SOURCE DATA »
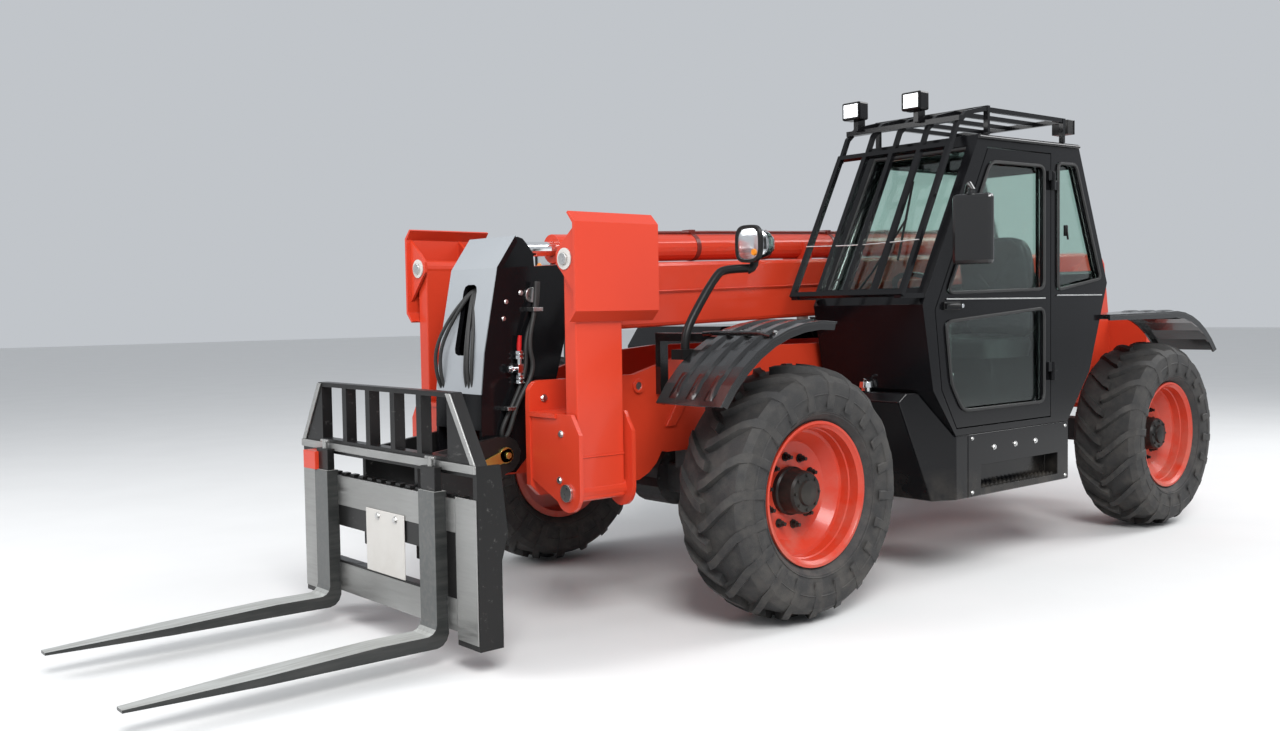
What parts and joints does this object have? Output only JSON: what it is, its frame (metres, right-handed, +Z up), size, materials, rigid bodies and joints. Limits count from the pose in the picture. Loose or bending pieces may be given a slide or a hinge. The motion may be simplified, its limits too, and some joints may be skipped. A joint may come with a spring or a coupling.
{
  "type": "telehandler",
  "caption": "Telescopic handler with a side cab under a guard, a boom along the middle, a fork carriage on a drop head, swing-up stabilisers and steered wheels",
  "frame": {"origin": "centre of the overall box on the ground", "axes": "+X forwards towards the forks, +Y to the cab side (left), +Z up"},
  "size_m": [7.03, 2.795, 2.52],
  "materials": {
    "orange_paint": "semi-gloss paint",
    "black_paint": "gloss paint",
    "tyre_rubber": "matt rubber",
    "axle_iron": "painted casting",
    "fork_steel": "worn bare steel",
    "chrome": "polished",
    "tinted_glass": "clear, slightly green",
    "seat_trim": "grained"
  },
  "bodies": {
    "chassis": {"chassis_frame": "orange_paint", "counterweight": "orange_paint", "engine_block": "axle_iron", "engine_cover": "black_paint", "cab_shell": "black_paint", "windscreen": "tinted_glass", "rear_window": "tinted_glass", "roof_window": "tinted_glass", "right_window": "tinted_glass", "quarter_window": "tinted_glass", "seat": "seat_trim", "steering_column": "seat_trim", "cab_guard": "black_paint", "side_tank": "black_paint", "cab_step": "black_paint", "front_axle": "axle_iron", "rear_axle": "axle_iron", "fender_front_left": "black_paint", "fender_front_right": "black_paint", "fender_rear_left": "black_paint", "fender_rear_right": "black_paint", "headlamp_left": "black_paint", "headlamp_right": "black_paint", "mirror_left": "black_paint", "mirror_right": "black_paint"},
    "door": {"door": "black_paint", "door_upper_glass": "tinted_glass", "door_lower_glass": "tinted_glass"},
    "knuckle_front_left": {"knuckle_front_left": "axle_iron"},
    "wheel_front_left": {"tyre_front_left": "tyre_rubber", "rim_front_left": "orange_paint"},
    "knuckle_front_right": {"knuckle_front_right": "axle_iron"},
    "wheel_front_right": {"tyre_front_right": "tyre_rubber", "rim_front_right": "orange_paint"},
    "knuckle_rear_left": {"knuckle_rear_left": "axle_iron"},
    "wheel_rear_left": {"tyre_rear_left": "tyre_rubber", "rim_rear_left": "orange_paint"},
    "knuckle_rear_right": {"knuckle_rear_right": "axle_iron"},
    "wheel_rear_right": {"tyre_rear_right": "tyre_rubber", "rim_rear_right": "orange_paint"},
    "boom": {"boom_outer": "orange_paint", "extension_barrel": "orange_paint"},
    "boom_inner": {"boom_inner": "orange_paint", "boom_head": "black_paint", "extension_rod": "chrome"},
    "carriage": {"fork_frame": "black_paint", "fork_left": "fork_steel", "fork_right": "fork_steel"},
    "lift_barrel": {"lift_barrel": "black_paint"},
    "lift_rod": {"lift_rod": "chrome"},
    "tilt_barrel": {"tilt_barrel": "black_paint"},
    "tilt_rod": {"tilt_rod": "chrome"},
    "leg_left": {"stabiliser_leg_left": "orange_paint"},
    "foot_left": {"stabiliser_foot_left": "orange_paint"},
    "leg_right": {"stabiliser_leg_right": "orange_paint"},
    "foot_right": {"stabiliser_foot_right": "orange_paint"}
  },
  "joints": [
    {"name": "steer_front_left", "type": "hinge", "parent": "chassis", "child": "knuckle_front_left", "pos_m": [0.685, 0.79, 0.585], "axis": [0, 0, 1], "range_deg": [-35, 35]},
    {"name": "roll_front_left", "type": "hinge", "parent": "knuckle_front_left", "child": "wheel_front_left", "pos_m": [0.685, 0.944, 0.585], "axis": [0, 1, 0], "continuous": true},
    {"name": "steer_front_right", "type": "hinge", "parent": "chassis", "child": "knuckle_front_right", "pos_m": [0.685, -0.79, 0.585], "axis": [0, 0, 1], "range_deg": [-35, 35]},
    {"name": "roll_front_right", "type": "hinge", "parent": "knuckle_front_right", "child": "wheel_front_right", "pos_m": [0.685, -0.944, 0.585], "axis": [0, 1, 0], "continuous": true},
    {"name": "steer_rear_left", "type": "hinge", "parent": "chassis", "child": "knuckle_rear_left", "pos_m": [-2.685, 0.79, 0.585], "axis": [0, 0, 1], "range_deg": [-35, 35]},
    {"name": "roll_rear_left", "type": "hinge", "parent": "knuckle_rear_left", "child": "wheel_rear_left", "pos_m": [-2.685, 0.944, 0.585], "axis": [0, 1, 0], "continuous": true},
    {"name": "steer_rear_right", "type": "hinge", "parent": "chassis", "child": "knuckle_rear_right", "pos_m": [-2.685, -0.79, 0.585], "axis": [0, 0, 1], "range_deg": [-35, 35]},
    {"name": "roll_rear_right", "type": "hinge", "parent": "knuckle_rear_right", "child": "wheel_rear_right", "pos_m": [-2.685, -0.944, 0.585], "axis": [0, 1, 0], "continuous": true},
    {"name": "door_hinge", "type": "hinge", "parent": "chassis", "child": "door", "pos_m": [-1.29, 1.114, 1.5], "axis": [0, 0, 1], "range_deg": [0, 85]},
    {"name": "boom_lift", "type": "hinge", "parent": "chassis", "child": "boom", "pos_m": [-3.165, 0, 1.618], "axis": [0, -1, 0], "range_deg": [-1, 66]},
    {"name": "boom_extend", "type": "slide", "parent": "boom", "child": "boom_inner", "axis": [0.9996, 0, -0.0297], "range_m": [0, 3]},
    {"name": "carriage_tilt", "type": "hinge", "parent": "boom_inner", "child": "carriage", "pos_m": [1.775, 0, 0.79], "axis": [0, 1, 0], "range_deg": [-14, 62]},
    {"name": "lift_barrel_swing", "type": "hinge", "parent": "chassis", "child": "lift_barrel", "pos_m": [-2.415, 0, 0.88], "axis": [0, -1, 0], "range_deg": [-1.01, 67.02]},
    {"name": "lift_rod_slide", "type": "slide", "parent": "lift_barrel", "child": "lift_rod", "axis": [0.9738, 0, 0.2276], "range_m": [-0.0177, 1.169]},
    {"name": "tilt_barrel_swing", "type": "hinge", "parent": "boom_inner", "child": "tilt_barrel", "pos_m": [1.585, 0, 1.5], "axis": [0, 1, 0], "range_deg": [-0.264, 0.06]},
    {"name": "tilt_rod_slide", "type": "slide", "parent": "tilt_barrel", "child": "tilt_rod", "axis": [0.1075, 0, -0.9942], "range_m": [-0.1361, 0.0307]},
    {"name": "leg_swing_left", "type": "hinge", "parent": "chassis", "child": "leg_left", "pos_m": [1.55, 0.6, 0.65], "axis": [-1, 0, 0], "range_deg": [0, 122]},
    {"name": "foot_swing_left", "type": "hinge", "parent": "leg_left", "child": "foot_left", "pos_m": [1.55, 0.6, 1.645], "axis": [1, 0, 0], "range_deg": [0, 60]},
    {"name": "leg_swing_right", "type": "hinge", "parent": "chassis", "child": "leg_right", "pos_m": [1.55, -0.6, 0.65], "axis": [1, 0, 0], "range_deg": [0, 122]},
    {"name": "foot_swing_right", "type": "hinge", "parent": "leg_right", "child": "foot_right", "pos_m": [1.55, -0.6, 1.645], "axis": [-1, 0, 0], "range_deg": [0, 60]}
  ],
  "couplings": [
    {"joint": "steer_front_right", "follows": "steer_front_left", "ratio": 1},
    {"joint": "steer_rear_right", "follows": "steer_rear_left", "ratio": 1},
    {"joint": "lift_barrel_swing", "follows": "boom_lift", "ratio": 0.99558},
    {"joint": "lift_rod_slide", "follows": "boom_lift", "m_per_rad": 0.99495},
    {"joint": "tilt_barrel_swing", "follows": "carriage_tilt", "ratio": -0.00418},
    {"joint": "tilt_rod_slide", "follows": "carriage_tilt", "m_per_rad": -0.12335}
  ]
}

REQUIRED TASK » Report how many lines in the listing include the word "joints". Give nothing but the count.

SOLUTION FOR THIS TASK » 2